Summary: A new study reveals how smells we encounter throughout life are encoded in memory. The findings could help develop new smell tests for Alzheimer’s disease.

Source: University of Toronto.

Neurobiologists at the University of Toronto have identified a mechanism that allows the brain to recreate vivid sensory experiences from memory, shedding light on how sensory-rich memories are created and stored in our brains.

Using smell as a model, the findings offer a novel perspective on how the senses are represented in memory, and could explain why the loss of the ability to smell has become recognized as an early symptom of Alzheimer’s disease.

“Our findings demonstrate for the first time how smells we’ve encountered in our lives are recreated in memory,” said Afif Aqrabawi, a PhD candidate in the Department of Cell & Systems Biology in the Faculty of Arts & Science at U of T, and lead author of a study published this month in Nature Communications.

“In other words, we’ve discovered how you are able to remember the smell of your grandma’s apple pie when walking into her kitchen.”

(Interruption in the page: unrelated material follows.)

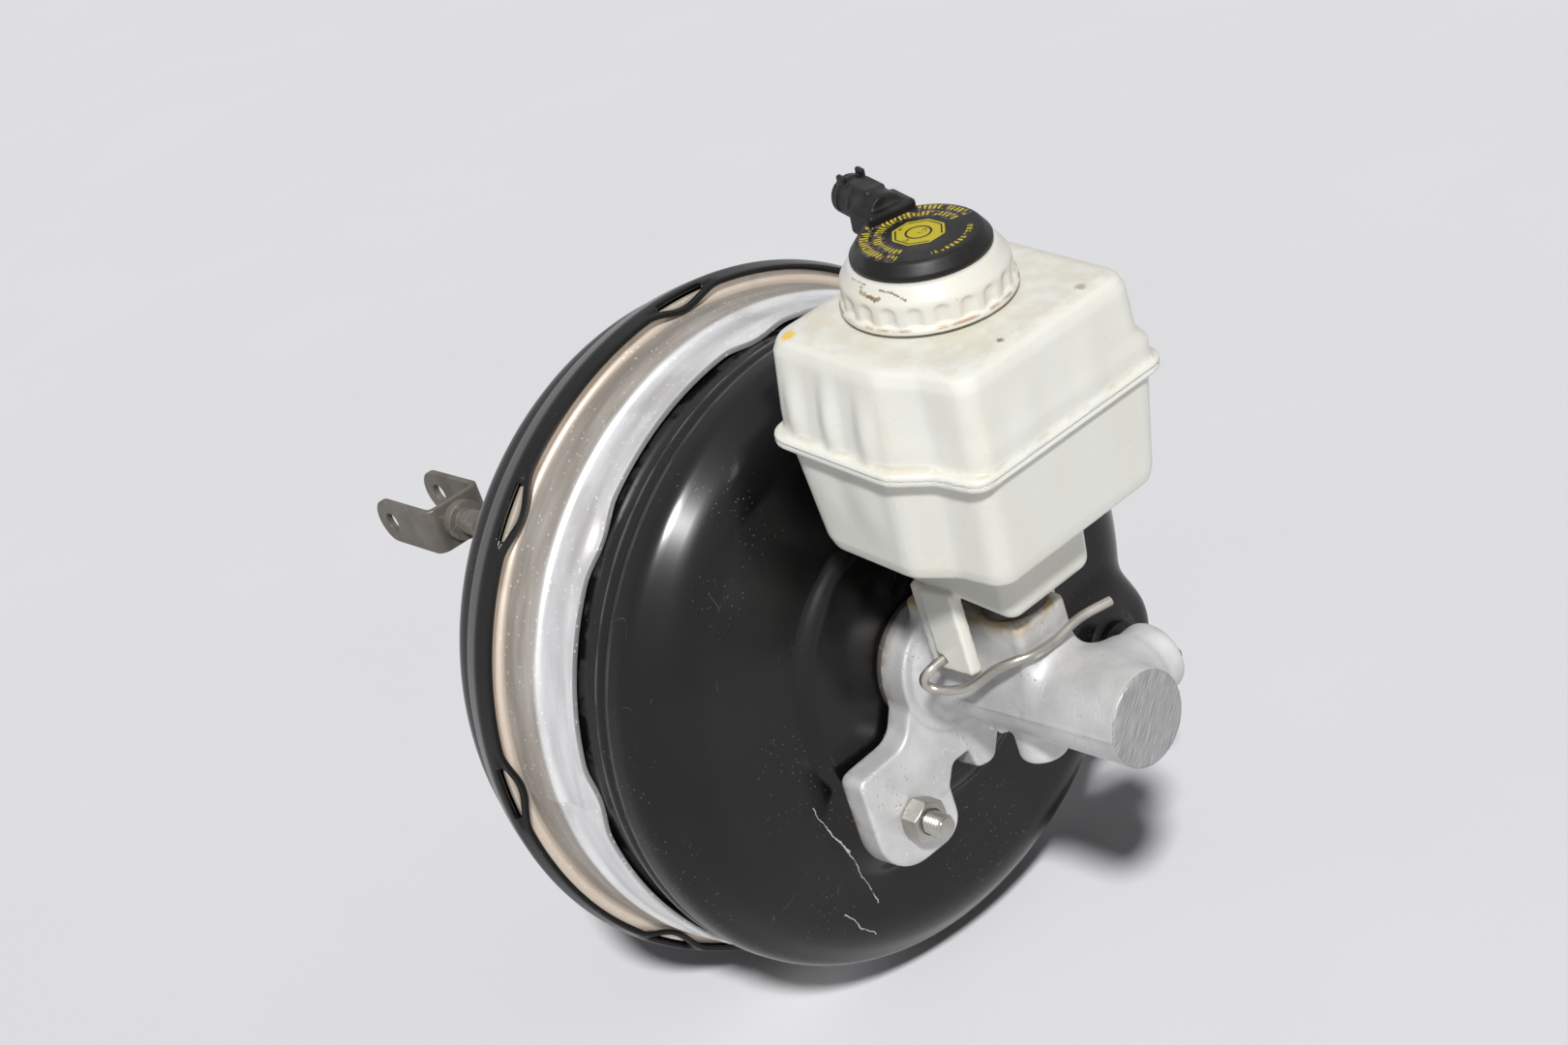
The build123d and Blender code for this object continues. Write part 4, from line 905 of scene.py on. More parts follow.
# ---------------- mesh aids
def mesh_object(name: str, points: Array, faces: Iterable, material: Material) -> Object:
    """Make a smooth mesh object.

    Args:
        name: Name of the object.
        points: Its points, in millimetres.
        faces: Point numbers of each face.
        material: Its finish.

    Returns:
        The object, linked into the scene.
    """
    mesh = bpy.data.meshes.new(name)
    faces = faces.tolist() if isinstance(faces, Array) else list(faces)
    mesh.from_pydata((np.asarray(points, float) * MM).tolist(), [], faces)
    mesh.materials.append(material)
    mesh.polygons.foreach_set("use_smooth", [True] * len(mesh.polygons))
    obj = bpy.data.objects.new(name, mesh)
    bpy.context.scene.collection.objects.link(obj)
    return obj


def cleaned(obj: Object, sharp: float = 38.0) -> Object:
    """Merge doubled points, turn faces outward and keep edges sharp above an angle."""
    mesh = bmesh.new()
    mesh.from_mesh(obj.data)
    bmesh.ops.remove_doubles(mesh, verts=mesh.verts, dist=1e-6)
    bmesh.ops.dissolve_degenerate(mesh, edges=mesh.edges, dist=1e-7)
    bmesh.ops.recalc_face_normals(mesh, faces=mesh.faces)
    mesh.to_mesh(obj.data)
    mesh.free()
    obj.data.set_sharp_from_angle(angle=math.radians(sharp))
    return obj


def settled(obj: Object) -> Object:
    """Turn the object's modifiers into plain mesh."""
    graph = bpy.context.evaluated_depsgraph_get()
    mesh = bpy.data.meshes.new_from_object(obj.evaluated_get(graph), depsgraph=graph)
    obj.modifiers.clear()
    obj.data = mesh
    return obj


def clock(columns: int) -> Array:
    """Angles of evenly spaced columns round a circle."""
    return np.arange(columns) * (2 * math.pi / columns)


def grid_faces(rows: int, columns: int, closed: bool = False) -> Array:
    """Four-sided faces of a grid that runs right round; closed joins its last row to its first."""
    i, j = np.meshgrid(np.arange(rows if closed else rows - 1), np.arange(columns), indexing="ij")
    k, n = (i + 1) % rows, (j + 1) % columns
    ring = [i * columns + j, i * columns + n, k * columns + n, k * columns + j]
    return np.stack([r.ravel() for r in ring], 1)


def revolved(name: str, path: Array, columns: int, material: Material, closed: bool = False) -> Object:
    """Turn a profile about the X axis.

    Args:
        name: Name of the object.
        path: Points (x, r) of the profile; the sheet faces out where they run forward.
        columns: Number of points round the axis.
        material: Its finish.
        closed: Whether the profile returns to its start.

    Returns:
        The turned sheet, or the skin of a solid where the profile is closed.
    """
    x = np.repeat(path[:, 0], columns)
    y = np.outer(path[:, 1], np.cos(clock(columns))).ravel()
    z = np.outer(path[:, 1], np.sin(clock(columns))).ravel()
    return mesh_object(name, np.stack([x, y, z], 1), grid_faces(len(path), columns, closed), material)


def walled(obj: Object, thickness: float, offset: float, even: bool = False) -> Object:
    """Ask for a wall on a sheet: offset -1 lays it inward, 1 outward and 0 to both sides."""
    wall = obj.modifiers.new("wall", "SOLIDIFY")
    wall.thickness, wall.offset, wall.use_even_offset = thickness * MM, offset, even
    return obj


def marched(
    name: str, form: Form, box: tuple[Point, Point], step: float, material: Material,
    sharp: float = 50.0, turn: Callable[[Array], Array] | None = None,
) -> Object:
    """Make a mesh piece from a form.

    Args:
        name: Name of the piece.
        form: Signed distance, negative inside.
        box: Lowest and highest corner of the searched box.
        step: Size of the cells.
        material: Finish of the piece.
        sharp: Angle in degrees above which an edge stays sharp.
        turn: Puts the points in their place, where the form has its own frame.

    Returns:
        The cleaned piece.
    """
    points, faces = skin(form, *box, step)
    return cleaned(mesh_object(name, turn(points) if turn else points, faces, material), sharp)


@dataclass(frozen=True)
class Turned:
    """A solid turned about a line along X from a closed outline of (x, r) points."""

    outline: Knots
    radii: Sequence[float] = ()
    centre: Flat = (0.0, 0.0)
    columns: int = 96
    edge: float = 0.25

    def build(self, name: str, material: Material) -> Object:
        """Build the mesh with its small edges broken."""
        radii = list(self.radii) or [0 if r <= 0 else self.edge for _, r in self.outline]
        path = rounded(self.outline, radii, closed=True, turn=18)
        obj = revolved(name, path, self.columns, material, closed=True)
        obj.data.transform(Matrix.Translation((0, self.centre[0] * MM, self.centre[1] * MM)))
        return cleaned(obj)


def spline(knots: Sequence[Point], spacing: float = 0.8) -> Array:
    """Points along a smooth curve through the knots, at an even spacing."""
    p = np.array(knots, float)
    p = np.vstack([2 * p[0] - p[1], p, 2 * p[-1] - p[-2]])
    made = []
    t = np.linspace(0, 1, 24, endpoint=False)[:, None]
    for a, b, c, d in zip(p, p[1:], p[2:], p[3:]):
        curve = (2 * a - 5 * b + 4 * c - d) * t ** 2 + (3 * b - a - 3 * c + d) * t ** 3
        made.append(0.5 * (2 * b + (c - a) * t + curve))
    made.append(p[-2:-1])
    fine = np.vstack(made)
    length = np.concatenate([[0], np.cumsum(np.linalg.norm(np.diff(fine, axis=0), axis=1))])
    stops = np.linspace(0, length[-1], int(length[-1] / spacing) + 2)
    return np.stack([np.interp(stops, length, fine[:, axis]) for axis in range(3)], 1)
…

There is a strong connection between memory and olfaction – the process of smelling and recognizing odours – owing to their common evolutionary history. Examining this connection in mice, Aqrabawi and graduate supervisor Professor Junchul Kim in the Department of Psychology at U of T found that information about space and time integrate within a region of the brain important for the sense of smell – yet poorly understood – known as the anterior olfactory nucleus (AON).